I provisioned a fresh c5a.9xlarge and S-16 in AWS Oregon, and ran the test.

./main \
  64 \
  svc-be85035f-64c7-4ab9-b44b-f19867e070dc-dml.aws-oregon-3.svc.singlestore.com \
  3306 \
  admin \
  aFtD0TcrolJUkmFQj3IUacjEURqm2K3J \
  test \
  pushed \
  2147483648 \
  512

The 2 billion rows / 1 TiB of test data loaded in just 18 minutes 21 seconds at around ~1 GiB/s.

Connected to SingleStore 8.7.4
Creating target table
Generating test data locally (filling buffers)
256/256
Start time:  2024-07-09 23:04:23
1024 / 1024 GiB
End time:  2024-07-09 23:22:44
Elapsed time:  18m21.450507735s
done

Overall this is a “long coffee break” sort of wait, rather than the “hope for the best and come back in a few days” waits that haunt my past. Hopefully this setup provides a useful reference for others looking to load data quickly into SingleStore.

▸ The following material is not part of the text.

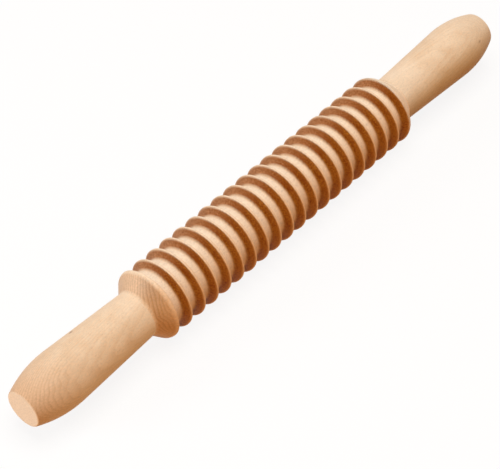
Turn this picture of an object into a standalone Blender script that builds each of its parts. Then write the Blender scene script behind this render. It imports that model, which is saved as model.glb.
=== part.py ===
# Pasta cutter rolling pin in turned beech.
# A grooved cutting barrel lies along X between two handles, whose tenons are glued into its ends.
# Each piece is turned from one outline, drawn as (radius, height) along its own axis.
# The pin rests on its cutting rings, with the origin under its middle.

import bpy
import math
from mathutils import Vector

# Whole pin
OVERALL_LENGTH = 0.320
CREST_DIAMETER = 0.0360

# Cutting rings and the grooves between them, which set the width of the pasta
GROOVE_COUNT = 19
GROOVE_PITCH = 0.00865
GROOVE_DEPTH = 0.0040
GROOVE_CORNER_RADIUS = 0.0020
RING_CREST_WIDTH = 0.0009
RING_FOOT_WIDTH = 0.0036

# Shoulders at the ends of the barrel
SHOULDER_WIDTH = 0.0013
SHOULDER_RIM_RADIUS = 0.0030
SHOULDER_CONE_ANGLE = math.radians(45.0)
NECK_HOLLOW_RADIUS = 0.0020
NECK_COLLAR_LENGTH = 0.0010

# Handles
NECK_DIAMETER = 0.0236
GRIP_DIAMETER = 0.0273
GRIP_END_DIAMETER = 0.0182
GRIP_SWELL_LENGTH = 0.0247
GRIP_SWELL_POWER = 2.07
GRIP_END_EDGE_RADIUS = 0.0008

# Glued joint between a handle and the barrel
TENON_DIAMETER = 0.0140
TENON_LENGTH = 0.0240
TENON_CHAMFER = 0.0012
BORE_MOUTH_CHAMFER = 0.0005
BORE_SPARE_DEPTH = 0.0020
JOINT_CLEARANCE = 0.0003

# Facets of the turned surfaces, a multiple of four so that a flat faces down and to each side
TURN_STEPS = 32
GRIP_CURVE_STEPS = 8
SHARP_EDGE_ANGLE = math.radians(40.0)
MERGE_DISTANCE = 0.000001

# Finish
BARREL_COLOUR = "D9AC80"
HANDLE_COLOUR = "E8C7A3"
BEECH_ROUGHNESS = 0.55


def linear(hex_colour):
    """Turns an sRGB hex colour into the linear values that Blender's shaders use."""
    channels = [int(hex_colour[i:i + 2], 16) / 255 for i in (0, 2, 4)]
    return [c / 12.92 if c <= 0.04045 else ((c + 0.055) / 1.055) ** 2.4 for c in channels] + [1.0]


def beech(name, hex_colour):
    """Plain, unvarnished turned beech."""
    material = bpy.data.materials.new(name)
    material.use_nodes = True
    shader = material.node_tree.nodes["Principled BSDF"]
    shader.inputs["Base Color"].default_value = linear(hex_colour)
    shader.inputs["Roughness"].default_value = BEECH_ROUGHNESS
    shader.inputs["Metallic"].default_value = 0.0
    return material


def rounded(corners):
    """Rounds an outline's corners, each given as (radius, height, bend radius, arc steps).

    A bend stops where its wall does: at the next corner, or halfway to one that is rounded too.
    """
    points = []
    for i, (radius, height, bend, steps) in enumerate(corners):
        corner = Vector((radius, height))
        if bend == 0:
            points.append(corner)
            continue
        walls = [(Vector(other[:2]) - corner, other[2]) for other in (corners[i - 1], corners[i + 1])]
        room = min(wall.length / 2 if other_bend > 0 else wall.length for wall, other_bend in walls)
        back, ahead = (wall.normalized() for wall, other_bend in walls)
        half_angle = back.angle(ahead) / 2
        reach = min(bend / math.tan(half_angle), room)
        bend = reach * math.tan(half_angle)
        centre = corner + (back + ahead).normalized() * bend / math.sin(half_angle)
        first = corner + back * reach - centre
        last = corner + ahead * reach - centre
        for step in range(steps + 1):
            points.append(centre + first.slerp(last, step / steps) * bend)
    return points


def turned(name, outline, axle, material, collection):
    """Turns an outline into a closed solid about Z, standing on the pin's axis.

    The flats between the facets lie at the outline's own radius, and one of them faces down.
    """
    flat_scale = 1 / math.cos(math.pi / TURN_STEPS)
    mesh = bpy.data.meshes.new(name)
    edges = [(i, i + 1) for i in range(len(outline) - 1)]
    mesh.from_pydata([(p.x * flat_scale, 0, p.y) for p in outline], edges, [])
    mesh.materials.append(material)
    piece = bpy.data.objects.new(name, mesh)
    collection.objects.link(piece)
    piece.parent = axle
    piece.rotation_euler.z = math.pi / TURN_STEPS

    screw = piece.modifiers.new("turning", "SCREW")
    screw.axis = "Z"
    screw.angle = 2 * math.pi
    screw.screw_offset = 0
    screw.steps = TURN_STEPS
    screw.render_steps = TURN_STEPS
    screw.use_merge_vertices = True
    screw.merge_threshold = MERGE_DISTANCE

    bpy.context.view_layer.update()
    solid = bpy.data.meshes.new_from_object(piece.evaluated_get(bpy.context.evaluated_depsgraph_get()))
    solid.shade_smooth()
    solid.set_sharp_from_angle(angle=SHARP_EDGE_ANGLE)
    piece.modifiers.clear()
    piece.data = solid
    bpy.data.meshes.remove(mesh)
    solid.name = name
    return piece


def groove_outline(upper_height):
    """One groove, its flat floor curving up into its sides, listed downwards from ring to ring."""
    crest = CREST_DIAMETER / 2
    floor = crest - GROOVE_DEPTH
    lower_height = upper_height - GROOVE_PITCH
    half_crest = RING_CREST_WIDTH / 2
    half_foot = RING_FOOT_WIDTH / 2
    return [
        (crest, upper_height - half_crest, 0, 0),
        (floor, upper_height - half_foot, GROOVE_CORNER_RADIUS, 2),
        (floor, lower_height + half_foot, GROOVE_CORNER_RADIUS, 2),
        (crest, lower_height + half_crest, 0, 0),
    ]


def barrel_half_length():
    """From the barrel's middle to the end face that its handle seats on."""
    cone_drop = (CREST_DIAMETER - NECK_DIAMETER) / 2
    cone_length = cone_drop / math.tan(SHOULDER_CONE_ANGLE)
    grooved = GROOVE_COUNT * GROOVE_PITCH / 2 - RING_CREST_WIDTH / 2
    return grooved + SHOULDER_WIDTH + cone_length + NECK_COLLAR_LENGTH


def shoulder_outline():
    """The upper end of the barrel, listed from the bottom of its bore out to its last groove."""
    end = barrel_half_length()
    bore = TENON_DIAMETER / 2 + JOINT_CLEARANCE
    bore_depth = TENON_LENGTH - JOINT_CLEARANCE + BORE_SPARE_DEPTH
    crest = CREST_DIAMETER / 2
    neck = NECK_DIAMETER / 2
    rim = GROOVE_COUNT * GROOVE_PITCH / 2 - RING_CREST_WIDTH / 2 + SHOULDER_WIDTH
    return [
        (0, end - bore_depth, 0, 0),
        (bore, end - bore_depth, 0, 0),
        (bore, end - BORE_MOUTH_CHAMFER, 0, 0),
        (bore + BORE_MOUTH_CHAMFER, end, 0, 0),
        (neck, end, 0, 0),
        (neck, end - NECK_COLLAR_LENGTH, NECK_HOLLOW_RADIUS, 3),
        (crest, rim, SHOULDER_RIM_RADIUS, 3),
    ]


def cutting_barrel(axle, material, collection):
    """The grooved middle of the pin: 18 thin cutting rings between two shoulders."""
    upper_end = shoulder_outline()
    lower_end = [(radius, -height, bend, steps) for radius, height, bend, steps in reversed(upper_end)]
    corners = list(upper_end)
    for i in range(GROOVE_COUNT):
        corners += groove_outline((GROOVE_COUNT / 2 - i) * GROOVE_PITCH)
    corners += lower_end
    return turned("cutting_barrel", rounded(corners), axle, material, collection)


def grip_radius(height, neck_height, end_height):
    """Radius of the handle: a straight taper out from the neck, then a curve in to the flat end."""
    neck = NECK_DIAMETER / 2
    swell_height = end_height - GRIP_SWELL_LENGTH
    taper = (GRIP_DIAMETER / 2 - neck) / (swell_height - neck_height)
    drop = neck + taper * (end_height - neck_height) - GRIP_END_DIAMETER / 2
    along_swell = max(0, (height - swell_height) / GRIP_SWELL_LENGTH)
    return neck + taper * (height - neck_height) - drop * along_swell ** GRIP_SWELL_POWER


def handle(name, axle, material, collection):
    """A grip and its tenon, with the origin at the tenon's tip and the flat end at the top."""
    seat_height = TENON_LENGTH
    end_height = seat_height + OVERALL_LENGTH / 2 - barrel_half_length() - JOINT_CLEARANCE
    swell_height = end_height - GRIP_SWELL_LENGTH
    tenon = TENON_DIAMETER / 2
    corners = [
        (0, end_height, 0, 0),
        (GRIP_END_DIAMETER / 2, end_height, GRIP_END_EDGE_RADIUS, 2),
    ]
    for i in range(1, GRIP_CURVE_STEPS + 1):
        height = end_height + (swell_height - end_height) * i / GRIP_CURVE_STEPS
        corners.append((grip_radius(height, seat_height, end_height), height, 0, 0))
    corners += [
        (NECK_DIAMETER / 2, seat_height, 0, 0),
        (tenon, seat_height, 0, 0),
        (tenon, TENON_CHAMFER, 0, 0),
        (tenon - TENON_CHAMFER, 0, 0, 0),
        (0, 0, 0, 0),
    ]
    return turned(name, rounded(corners), axle, material, collection)


def pin_axle(collection):
    """The empty that every piece is turned about: its Z runs along the pin, towards +X."""
    axle = bpy.data.objects.new("pin_axle", None)
    collection.objects.link(axle)
    axle.location.z = CREST_DIAMETER / 2
    axle.rotation_euler.y = math.pi / 2
    return axle


def build_pin():
    """Turns the three pieces and seats each handle's tenon in its end of the barrel."""
    pin = bpy.data.collections.new("pasta_cutter_pin")
    bpy.context.scene.collection.children.link(pin)
    axle = pin_axle(pin)
    cutting_barrel(axle, beech("barrel_beech", BARREL_COLOUR), pin)

    tip_height = barrel_half_length() + JOINT_CLEARANCE - TENON_LENGTH
    left = handle("left_handle", axle, beech("left_handle_beech", HANDLE_COLOUR), pin)
    left.location.z = -tip_height
    left.rotation_euler.x = math.pi
    right = handle("right_handle", axle, beech("right_handle_beech", HANDLE_COLOUR), pin)
    right.location.z = tip_height


for old in list(bpy.data.objects):
    bpy.data.objects.remove(old, do_unlink=True)
build_pin()
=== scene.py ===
import bpy
import bmesh
import math
from mathutils import Matrix, Vector


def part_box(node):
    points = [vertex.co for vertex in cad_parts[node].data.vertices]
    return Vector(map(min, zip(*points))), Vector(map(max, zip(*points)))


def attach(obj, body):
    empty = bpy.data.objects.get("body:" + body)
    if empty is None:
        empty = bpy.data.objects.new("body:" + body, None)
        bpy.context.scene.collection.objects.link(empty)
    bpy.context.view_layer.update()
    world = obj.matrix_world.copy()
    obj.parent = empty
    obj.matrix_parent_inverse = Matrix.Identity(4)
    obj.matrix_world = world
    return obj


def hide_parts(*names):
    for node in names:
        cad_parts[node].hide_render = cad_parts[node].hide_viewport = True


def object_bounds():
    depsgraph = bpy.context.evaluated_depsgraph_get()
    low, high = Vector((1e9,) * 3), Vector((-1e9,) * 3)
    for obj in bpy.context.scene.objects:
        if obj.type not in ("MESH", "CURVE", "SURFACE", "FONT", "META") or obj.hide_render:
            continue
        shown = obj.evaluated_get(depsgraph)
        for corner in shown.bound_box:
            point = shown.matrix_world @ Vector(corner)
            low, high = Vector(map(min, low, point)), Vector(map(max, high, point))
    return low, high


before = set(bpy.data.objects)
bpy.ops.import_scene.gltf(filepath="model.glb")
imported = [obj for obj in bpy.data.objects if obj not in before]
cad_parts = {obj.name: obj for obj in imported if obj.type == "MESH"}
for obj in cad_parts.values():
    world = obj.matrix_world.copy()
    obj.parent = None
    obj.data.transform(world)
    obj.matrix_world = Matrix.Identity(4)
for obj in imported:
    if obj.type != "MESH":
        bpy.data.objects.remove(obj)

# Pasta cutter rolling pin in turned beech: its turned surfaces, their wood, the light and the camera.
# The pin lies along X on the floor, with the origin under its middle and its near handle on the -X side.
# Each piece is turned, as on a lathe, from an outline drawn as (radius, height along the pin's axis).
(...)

Appendix: SingleStore Pipelines Example

I mentioned earlier I would include an example of pulling data using Pipelines. Here is the SQL needed to read bulk stock data from the S3 compatible API at polygon.io. Execute this and your data will be available almost immediately:

CREATE TABLE stocks_min(
  localTS AS CONVERT_TZ(
    FROM_UNIXTIME(window_start / 1000000000),'UTC','America/New_York')
    PERSISTED DATETIME(6) NOT NULL,
  localDate AS localTS PERSISTED DATE NOT NULL,
  ticker LONGTEXT NOT NULL,
  volume BIGINT NOT NULL,
  open DOUBLE NOT NULL,
  close DOUBLE NOT NULL,
  high DOUBLE NOT NULL,
  low DOUBLE NOT NULL,
  window_start BIGINT NOT NULL,
  transactions BIGINT NOT NULL,
  INDEX (ticker),
  SORT KEY (localDate, ticker, localTS),
  SHARD KEY(ticker));

CREATE PIPELINE stocks_min_pipeline_2024 AS
LOAD DATA S3 's3://flatfiles/us_stocks_sip/minute_aggs_v1/2024/*/*.csv.gz'
CONFIG '{"region":"us-east-1", "endpoint_url": "https://files.polygon.io"}'
CREDENTIALS '{"aws_access_key_id": "ACCESS_KEY_ID",
               "aws_secret_access_key": "SECRET_ACCESS_KEY"}'
INTO TABLE stocks_min
FIELDS TERMINATED BY ',' IGNORE 1 LINES;
START PIPELINE stocks_min_pipeline_2024;

If your data is already in a supported format and location, pulling it with SingleStore Pipelines is the way to go.